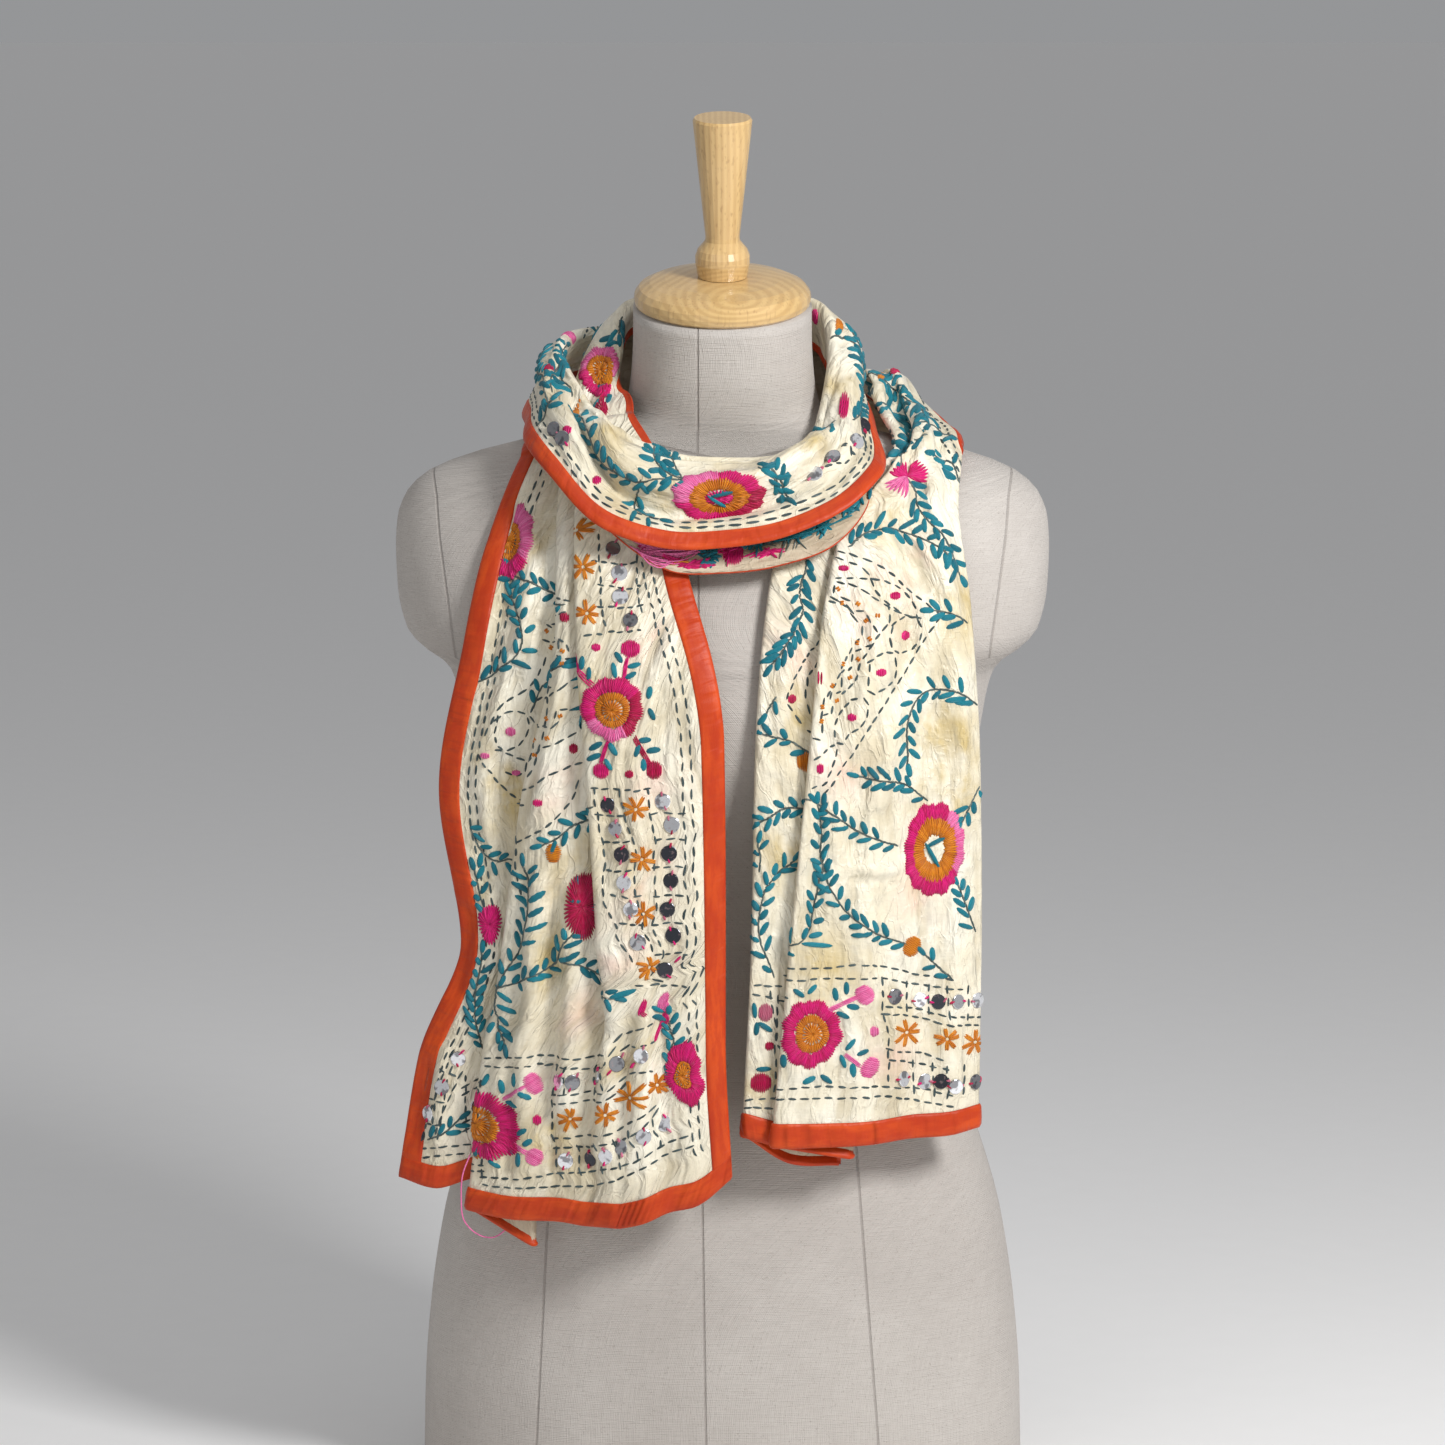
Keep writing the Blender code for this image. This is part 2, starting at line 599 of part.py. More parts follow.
def make_tail(tail, right_side, cloth, binding):
    """The hanging end; returns three stations that carry its start on into the winding."""
    shares = shares_of_heights(tail.heights, tail.start_y)
    length = tail_length(tail.heights, tail.start_y)
    seam = 1 - BINDING_WIDTH / length
    start = JOINT_GAP / length
    spots = [start]
    while spots[-1] < seam:
        spots.append(spots[-1] + smooth_through(shares, tail.rows_apart, spots[-1]) / length)
    stretch = (seam - start) / (spots[-1] - start)
    spots = [start + (spot - start) * stretch for spot in spots] + [(seam + 1) / 2, 1.0]
    sections = [Section(tail_section(tail, shares, spot)) for spot in [-BEYOND_START, *spots]]
    make_sheet(tail.name, sections, right_side, cloth, binding, bound_end=True)
    inside, edge = [tail_section(tail, shares, share)[list(tail.joins)]
                    for share in (BEYOND_START, 0.0)]
    return [inside, edge, 2 * edge - inside]


def around_neck(angle, radius, height):
    turn = math.radians(angle)
    return np.array([-radius * math.sin(turn), NECK_AXIS_Y - radius * math.cos(turn), height])


def wrap_section(row):
    """Lower edge, belly, crest and under edge of one station."""
    low = np.array([row.low_r, row.low_z])
    crest = np.array([row.crest_r, row.crest_z])
    under = np.array([row.under_r, row.under_z])
    face = crest - low
    out = np.array([face[1], -face[0]]) / np.linalg.norm(face)
    corners = [low + face * way + out * row.belly * bulge for way, bulge in FACE_PROFILE]
    corners += [crest + CREST_TURN * np.array(spot) for spot in CREST_PROFILE]
    behind = corners[-1]
    corners += [behind + (under - behind) * LEG_SHARE - np.array([0, LEG_SAG]), under]
    return np.array([around_neck(row.angle, *p) for p in corners])


def make_wrap(name, stations, first, last, cloth, binding):
    """One stretch of the wound cloth, from one station to another of the whole winding."""
    spans = [np.linalg.norm(after - before, axis=1).mean()
             for before, after in zip(stations, stations[1:])]
    spots = []
    for i in range(first, last):
        steps = max(1, round(spans[i] / STEP_ALONG))
        spots += [i + k / steps for k in range(steps)]
    starts = first + SEAM_GAP / 2 / spans[first]
    ends = last - SEAM_GAP / 2 / spans[last - 1]
    sections = []
    for spot in [first - GUIDE, starts, *spots[1:], ends, last + GUIDE]:
        line = [curve_point([station[k] for station in stations], spot)
                for k in range(len(stations[0]))]
        sections.append(Section(line))
    make_sheet(name, sections, 1, cloth, binding)


def make_form(linen, wood):
    points, faces = lofted_rings([form_ring(height) for height in form_heights()])
    add_object("form_body", points, faces, linen, HARD_EDGE)
    rings = turned_rings(CAP_PROFILE, CAP_HALF_WIDTH, CAP_HALF_DEPTH, CAP_SIDES, 0.0)
    add_object("neck_cap", *lofted_rings(rings), wood, HARD_EDGE)
    start = CAP_PROFILE[-1].height + SEAM_GAP
    rings = turned_rings(HANDLE_PROFILE, 1.0, 1.0, HANDLE_SIDES, start)
    add_object("handle", *lofted_rings(rings), wood, HARD_EDGE)


def build():
    clear_scene()
    cloth = plain_material("cream_cloth", CREAM, CLOTH_ROUGHNESS)
    binding = plain_material("orange_binding", ORANGE, BINDING_ROUGHNESS)
    linen = plain_material("form_linen", LINEN, LINEN_ROUGHNESS)
    wood = plain_material("pale_wood", PALE_WOOD, WOOD_ROUGHNESS)
    make_form(linen, wood)
    left_top = make_tail(LEFT_TAIL, -1, cloth, binding)
    right_top = make_tail(RIGHT_TAIL, 1, cloth, binding)
    inner, loop, back = [[wrap_section(row) for row in table]
                         for table in (INNER_WRAP, FRONT_LOOP, BACK_WRAP)]
    stations = [*left_top, *inner, *loop, *back, *reversed(right_top)]
    loop_start = len(left_top) + len(inner)
    back_start = loop_start + len(loop)
    make_wrap("inner_wrap", stations, 1, loop_start, cloth, binding)
    make_wrap("front_loop", stations, loop_start, back_start, cloth, binding)
    make_wrap("back_wrap", stations, back_start, len(stations) - 2, cloth, binding)


build()
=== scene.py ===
import math
from collections import namedtuple

import bpy
import numpy as np
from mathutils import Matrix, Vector


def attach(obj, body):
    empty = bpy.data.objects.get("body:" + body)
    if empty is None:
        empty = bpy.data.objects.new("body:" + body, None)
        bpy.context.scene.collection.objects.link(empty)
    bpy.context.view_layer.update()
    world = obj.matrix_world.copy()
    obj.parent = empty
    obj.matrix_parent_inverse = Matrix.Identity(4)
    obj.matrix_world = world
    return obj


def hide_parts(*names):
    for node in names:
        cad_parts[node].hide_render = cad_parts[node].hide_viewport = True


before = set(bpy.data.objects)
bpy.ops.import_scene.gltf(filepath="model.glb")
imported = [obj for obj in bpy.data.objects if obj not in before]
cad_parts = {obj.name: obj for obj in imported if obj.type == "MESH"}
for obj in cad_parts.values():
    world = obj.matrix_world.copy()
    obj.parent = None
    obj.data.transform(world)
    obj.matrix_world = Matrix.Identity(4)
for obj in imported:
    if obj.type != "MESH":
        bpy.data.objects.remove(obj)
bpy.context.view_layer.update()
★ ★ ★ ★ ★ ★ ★
§ **Problem details**:
Print the complete listing again, exactly as it stands.

§ **Complete response**:
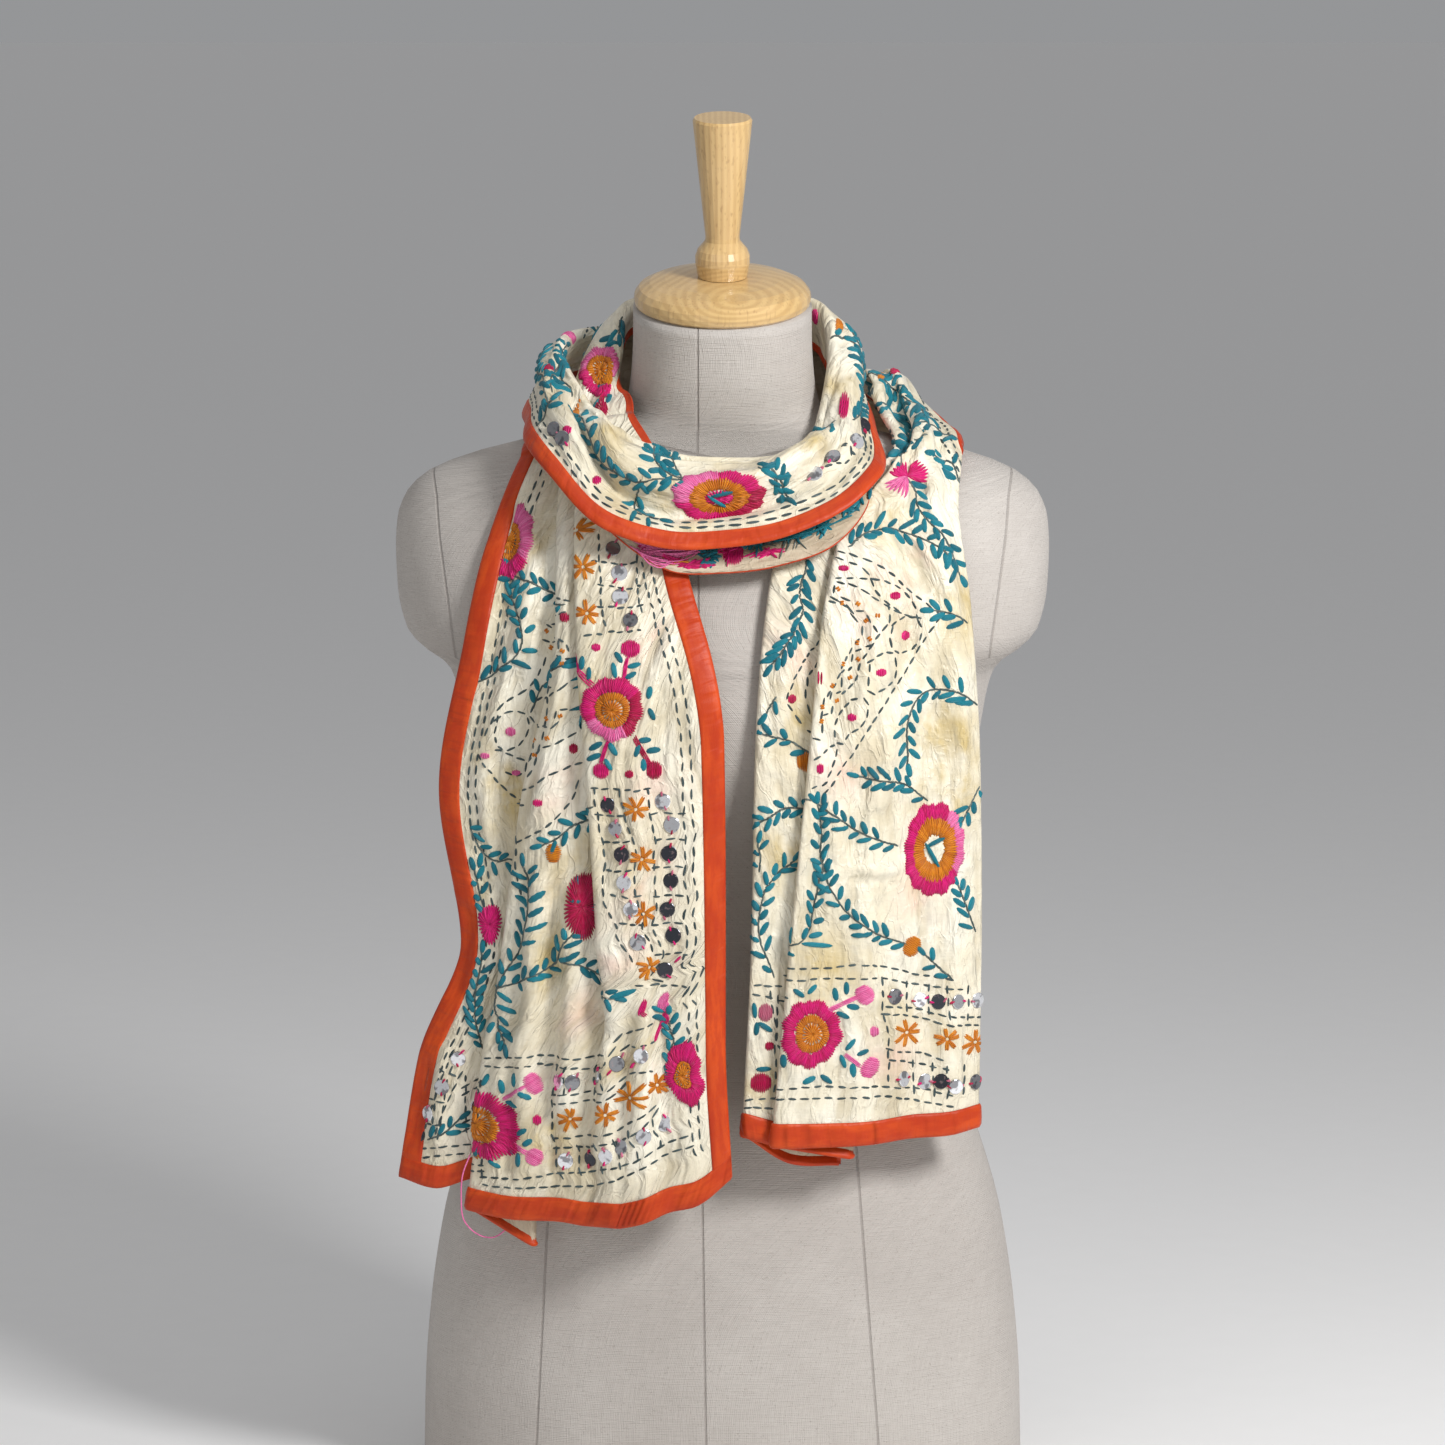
Keep writing the Blender code for this image. This is part 2, starting at line 599 of part.py. More parts follow.
def make_tail(tail, right_side, cloth, binding):
    """The hanging end; returns three stations that carry its start on into the winding."""
    shares = shares_of_heights(tail.heights, tail.start_y)
    length = tail_length(tail.heights, tail.start_y)
    seam = 1 - BINDING_WIDTH / length
    start = JOINT_GAP / length
    spots = [start]
    while spots[-1] < seam:
        spots.append(spots[-1] + smooth_through(shares, tail.rows_apart, spots[-1]) / length)
    stretch = (seam - start) / (spots[-1] - start)
    spots = [start + (spot - start) * stretch for spot in spots] + [(seam + 1) / 2, 1.0]
    sections = [Section(tail_section(tail, shares, spot)) for spot in [-BEYOND_START, *spots]]
    make_sheet(tail.name, sections, right_side, cloth, binding, bound_end=True)
    inside, edge = [tail_section(tail, shares, share)[list(tail.joins)]
                    for share in (BEYOND_START, 0.0)]
    return [inside, edge, 2 * edge - inside]


def around_neck(angle, radius, height):
    turn = math.radians(angle)
    return np.array([-radius * math.sin(turn), NECK_AXIS_Y - radius * math.cos(turn), height])


def wrap_section(row):
    """Lower edge, belly, crest and under edge of one station."""
    low = np.array([row.low_r, row.low_z])
    crest = np.array([row.crest_r, row.crest_z])
    under = np.array([row.under_r, row.under_z])
    face = crest - low
    out = np.array([face[1], -face[0]]) / np.linalg.norm(face)
    corners = [low + face * way + out * row.belly * bulge for way, bulge in FACE_PROFILE]
    corners += [crest + CREST_TURN * np.array(spot) for spot in CREST_PROFILE]
    behind = corners[-1]
    corners += [behind + (under - behind) * LEG_SHARE - np.array([0, LEG_SAG]), under]
    return np.array([around_neck(row.angle, *p) for p in corners])


def make_wrap(name, stations, first, last, cloth, binding):
    """One stretch of the wound cloth, from one station to another of the whole winding."""
    spans = [np.linalg.norm(after - before, axis=1).mean()
             for before, after in zip(stations, stations[1:])]
    spots = []
    for i in range(first, last):
        steps = max(1, round(spans[i] / STEP_ALONG))
        spots += [i + k / steps for k in range(steps)]
    starts = first + SEAM_GAP / 2 / spans[first]
    ends = last - SEAM_GAP / 2 / spans[last - 1]
    sections = []
    for spot in [first - GUIDE, starts, *spots[1:], ends, last + GUIDE]:
        line = [curve_point([station[k] for station in stations], spot)
                for k in range(len(stations[0]))]
        sections.append(Section(line))
    make_sheet(name, sections, 1, cloth, binding)


def make_form(linen, wood):
    points, faces = lofted_rings([form_ring(height) for height in form_heights()])
    add_object("form_body", points, faces, linen, HARD_EDGE)
    rings = turned_rings(CAP_PROFILE, CAP_HALF_WIDTH, CAP_HALF_DEPTH, CAP_SIDES, 0.0)
    add_object("neck_cap", *lofted_rings(rings), wood, HARD_EDGE)
    start = CAP_PROFILE[-1].height + SEAM_GAP
    rings = turned_rings(HANDLE_PROFILE, 1.0, 1.0, HANDLE_SIDES, start)
    add_object("handle", *lofted_rings(rings), wood, HARD_EDGE)


def build():
    clear_scene()
    cloth = plain_material("cream_cloth", CREAM, CLOTH_ROUGHNESS)
    binding = plain_material("orange_binding", ORANGE, BINDING_ROUGHNESS)
    linen = plain_material("form_linen", LINEN, LINEN_ROUGHNESS)
    wood = plain_material("pale_wood", PALE_WOOD, WOOD_ROUGHNESS)
    make_form(linen, wood)
    left_top = make_tail(LEFT_TAIL, -1, cloth, binding)
    right_top = make_tail(RIGHT_TAIL, 1, cloth, binding)
    inner, loop, back = [[wrap_section(row) for row in table]
                         for table in (INNER_WRAP, FRONT_LOOP, BACK_WRAP)]
    stations = [*left_top, *inner, *loop, *back, *reversed(right_top)]
    loop_start = len(left_top) + len(inner)
    back_start = loop_start + len(loop)
    make_wrap("inner_wrap", stations, 1, loop_start, cloth, binding)
    make_wrap("front_loop", stations, loop_start, back_start, cloth, binding)
    make_wrap("back_wrap", stations, back_start, len(stations) - 2, cloth, binding)


build()
=== scene.py ===
import math
from collections import namedtuple

import bpy
import numpy as np
from mathutils import Matrix, Vector


def attach(obj, body):
    empty = bpy.data.objects.get("body:" + body)
    if empty is None:
        empty = bpy.data.objects.new("body:" + body, None)
        bpy.context.scene.collection.objects.link(empty)
    bpy.context.view_layer.update()
    world = obj.matrix_world.copy()
    obj.parent = empty
    obj.matrix_parent_inverse = Matrix.Identity(4)
    obj.matrix_world = world
    return obj


def hide_parts(*names):
    for node in names:
        cad_parts[node].hide_render = cad_parts[node].hide_viewport = True


before = set(bpy.data.objects)
bpy.ops.import_scene.gltf(filepath="model.glb")
imported = [obj for obj in bpy.data.objects if obj not in before]
cad_parts = {obj.name: obj for obj in imported if obj.type == "MESH"}
for obj in cad_parts.values():
    world = obj.matrix_world.copy()
    obj.parent = None
    obj.data.transform(world)
    obj.matrix_world = Matrix.Identity(4)
for obj in imported:
    if obj.type != "MESH":
        bpy.data.objects.remove(obj)
bpy.context.view_layer.update()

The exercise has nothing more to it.